Teachers received a week of training in conceptual teaching throughout all levels of instruction. Instead of taking students out of core classes and attempting to utilize a differentiated program to meet the specific special needs of students, the Lindamood-Bell program is geared toward training teachers in a “research validated” methodology allowing them to promote literacy within core classes. “I’m extremely pleased, not only with the students’ growth, but the growth that the teachers have made also,” Gardner said.
Worthington noted that the program can only be successful if it receives community support, and according to Worthington Macon County welcomed the Lindamood- Bell program with more support and excitement than he had seen anywhere else.
The summer program costs about $50,000 for materials and program fees and an additional estimated $80,000 in teacher pay for the 17 teachers that volunteered for the program. According to Carol Waldroop, head of Macon County School’s Elementary Curriculum and Instruction, the program is extremely valuable to the community. “The program is so valuable to us because the teachers who participated will be able to use that training for the next few years and every student who has them as teachers will benefit.”

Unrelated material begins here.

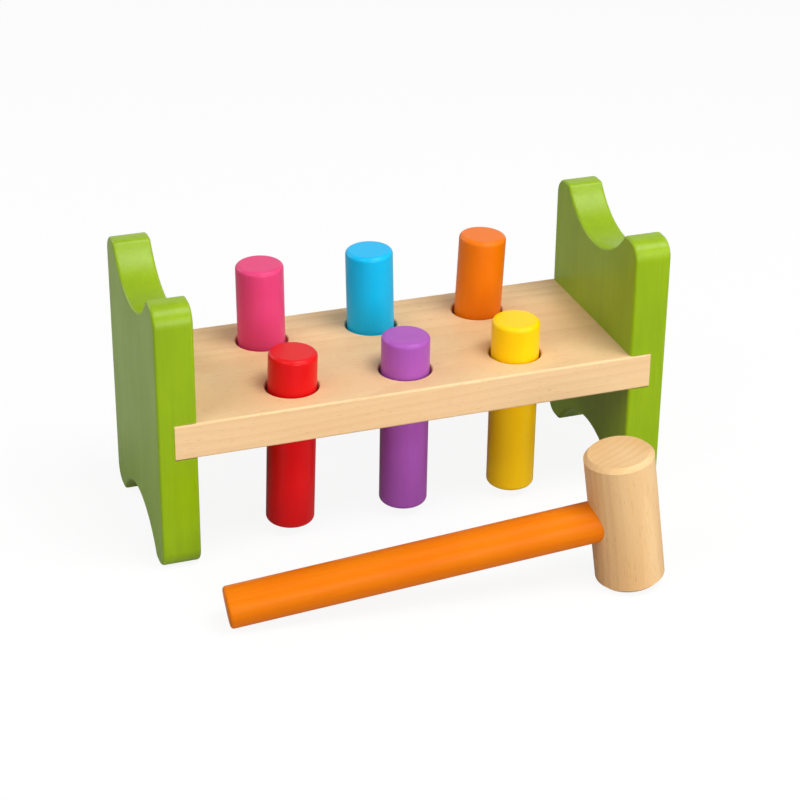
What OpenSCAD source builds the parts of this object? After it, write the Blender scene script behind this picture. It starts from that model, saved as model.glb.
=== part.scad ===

Gardner will return to Macon County on Monday, Aug. 22, to discuss what the next step would be in continuing the program within the county’s school system. In the event an agreement is made to continue the program, Lindamood-Bell would work with Macon County to develop a curriculum, continue to train teachers in the system with the intentions of certifying teachers to train others within the system.
According to Waldroop, the Board of Education is currently working with Lindamood-Bell to work up a quote to continue the program in Macon County.
Waldroop noted that a program in Macon County would be viewed as a pilot program, being the first in North Carolina, and would call for the county to receive a substantial discount on the costs associated with implementing the program.